Saturday, February 28, 2009

The Human Animal

Being able to self-regulate our emotions and our behaviors is a large part of what makes us human.
-John Cacioppo (2008), Social Neuroscientist

In the early 1960's part being human meant, among other things, being able to use tools. That theory, debunked by etymologist Jane Goodall's observations of wild chimpanzees, is no longer part of the "what makes us human" list. Today's list is focused on two main, apparently only human, attributes: Our extremely complex social systems and our ability to regulate our emotions. Yet, this new short list also begs editing.
Yes, we are socially complex, you may say. But aren't bees and ants extremely socially organized as well? They are. But they exhibit no where near our level of social interconnectedness. So, I guess, our humanness requires a certain of degree of complexity, a certain societal tipping point that occurred long ago and eventually led to the formation of the modern human brain.
But how about the emotion control point? You probably know at least one person who is frequently "out of control" emotionally. Are the emotionally volatile less human? Of course not. So, can you really make a list to define humanness? I think so, but not quite yet. Neuroscience is still in its infancy as a science and the human brain is not yet fully understood. One thing is clear, humans have huge brains and therein lie the differences between us and them.
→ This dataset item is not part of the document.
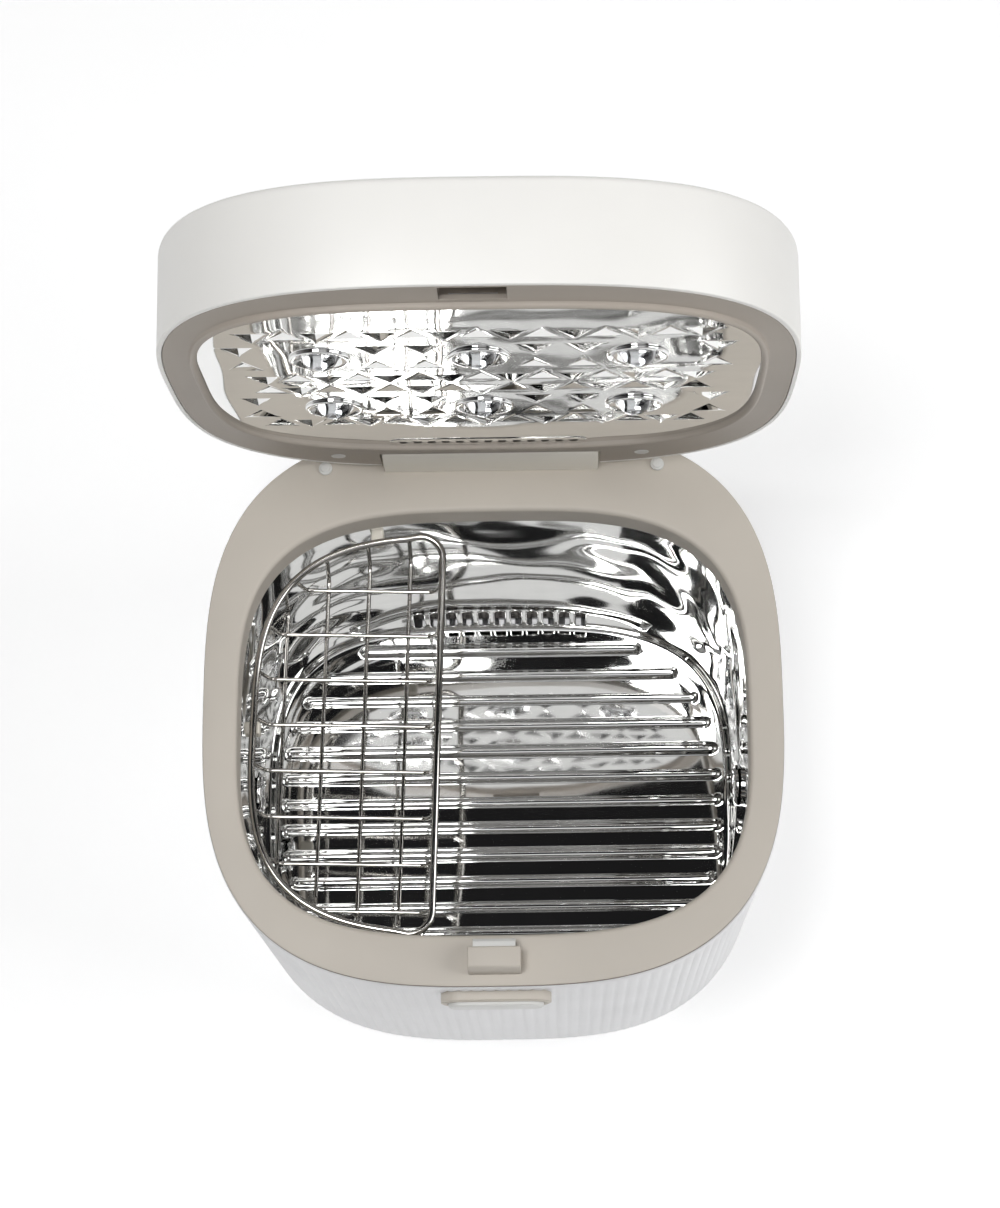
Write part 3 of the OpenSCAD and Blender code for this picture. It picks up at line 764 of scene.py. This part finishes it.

  1. It can be very difficult to find clarity when attempting to attain absolute definitions while navigating the blurred lines between human nature and human conditioning. "Duality in man" is undoubtedly a concept that, despite an abundance of "evidence" to the contrary, keeps getting eclipsed by what is possibly the most profound of human traits, altruism.
    Of course, it seems plausible that conditioning was a needed stepping stone on the path to uniting us towards our common goals, which includes expanding our horizons and living more symbiotically. With the challenges we face ahead, we're going to need to embrace these strengths and use them to the best of our abilities.

  2. So, you would add altruism to the list of characteristics that define humanity?
    And, would it be possible to substitute the word socialization for "conditioning"?

  3. Maybe a list that describes, not defines.

    "And, would it be possible to substitute the word socialization for "conditioning"?"

    You say tomato...but why?

  4. Sorry if I sounded rude; I didn't mean to be. I know it can be hard to detect sarcastic humor from written text. But to reply more directly, of course. It can be more useful to describe things in terms that make sense to you.